Out of curiosity I was trying to figure out what makes the sound of hot water versus cold water filling a bottle different, but I'm unable to find any explanation as to why such differences occur.
The image above is an FFT of a bottle being filled with water at 20°C, and the one below is an FFT of the same bottle being filled with water at 70°C. These are FFTs taken at the halfway point of filling the bottle (synced with a video) but throughout the filling of the bottle, it seems that for the bottle being filled with hot water, higher frequencies are not amplified at all?
I'm aware that the bottle can act as a resonant cavity that amplifies certain frequencies as the bottle is filling up, and those frequencies come from the sound generated by water hitting the bottle/water surface within the bottle. Many people discussing this in forums and articles talk about the lower viscosity of hot water, but I don't understand how this would contribute towards the effect I've observed, and there are even some articles contradicting what I've observed, highlighting that hot water would actually result in a higher pitched sound due to more splashing of water.
From what I've read it seems that in hot water, bubbles produced when hitting the surface of water are generally smaller than bubbles formed the same way in cold water, and intuitively that could imply that the overall amplitude is lower, but I'm not sure if this is useful towards this question.
When using a cup instead of a bottle, I noticed that there was the presence of some higher frequencies, but the lower frequencies when filling the cup with hot water were more prominent still, so I was wondering if the shape of the resonator could have anything to do with this disappearance of the higher frequencies.
Would there be any explanation that could address the attenuation of higher frequencies when using hot water? Thank you!

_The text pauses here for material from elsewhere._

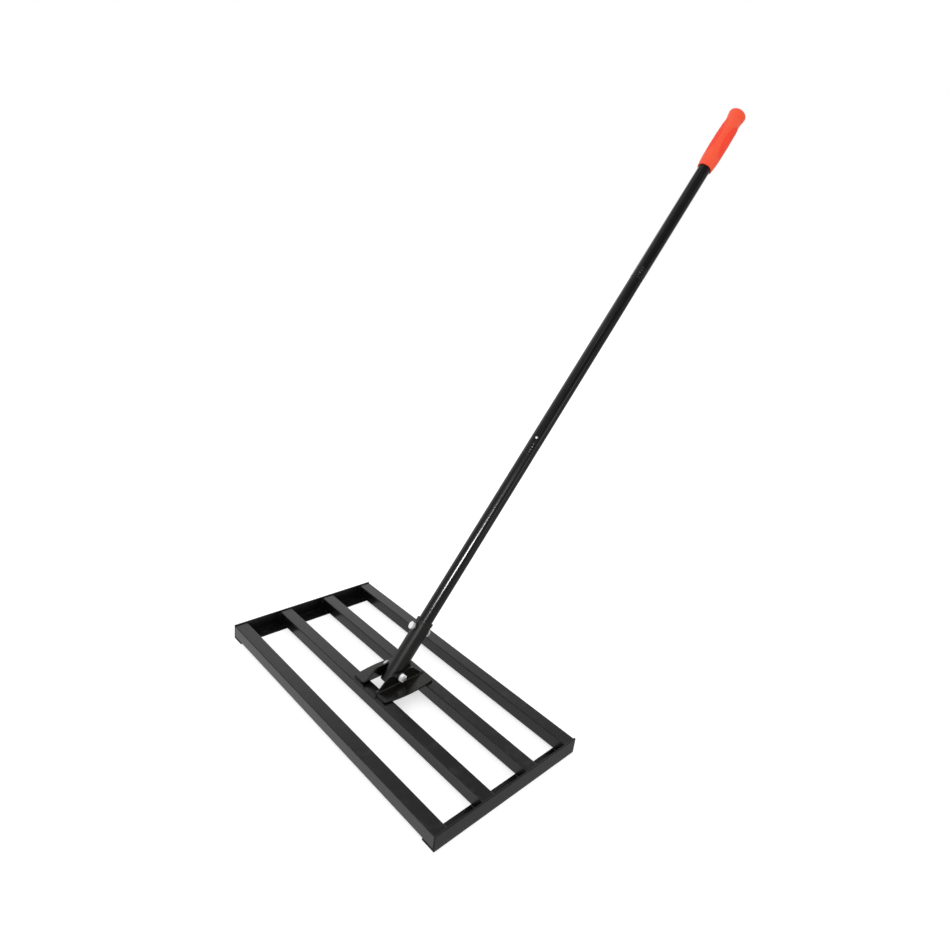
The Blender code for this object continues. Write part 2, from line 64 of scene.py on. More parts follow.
# END RAILS
# Two lengths of rolled angle iron, 3 mm thick, sawn to the depth of the frame. The leg stands
# outside the bars' ends and the flange lies under them. Rails and bars are powder coated in a
# semi-matte black with a fine, slightly leathery grain.
RAIL_WALL = 0.003
RAIL_FLANGE = 0.027
ROLLED_EDGE = 0.0007
INNER_FILLET = 0.0009
SAWN_EDGE = 0.00025
SAWN_ROUGHNESS = 0.55
NEAR = 0.0001
DOUBLED = 0.000005
FRAME_BLACK = (0.0024, 0.0023, 0.0025, 1)
FRAME_BLACK_PALE = (0.0044, 0.0042, 0.0046, 1)
RUBBED_COAT = (0.050, 0.050, 0.052, 1)
SOIL_DUST = (0.060, 0.056, 0.050, 1)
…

This is a picture of the bottle used. It's about 22cm in height, and I placed my microphone about 1cm away from the bottle opening when recording the sound. I did not really maintain a constant flow rate, but I did use a funnel fixed at 20cm above the bottle opening and poured water through the funnel in order to fill the bottle. In this case I'm not sure, but I don't think that the flow rate would play a major part in such attenuation of the sound.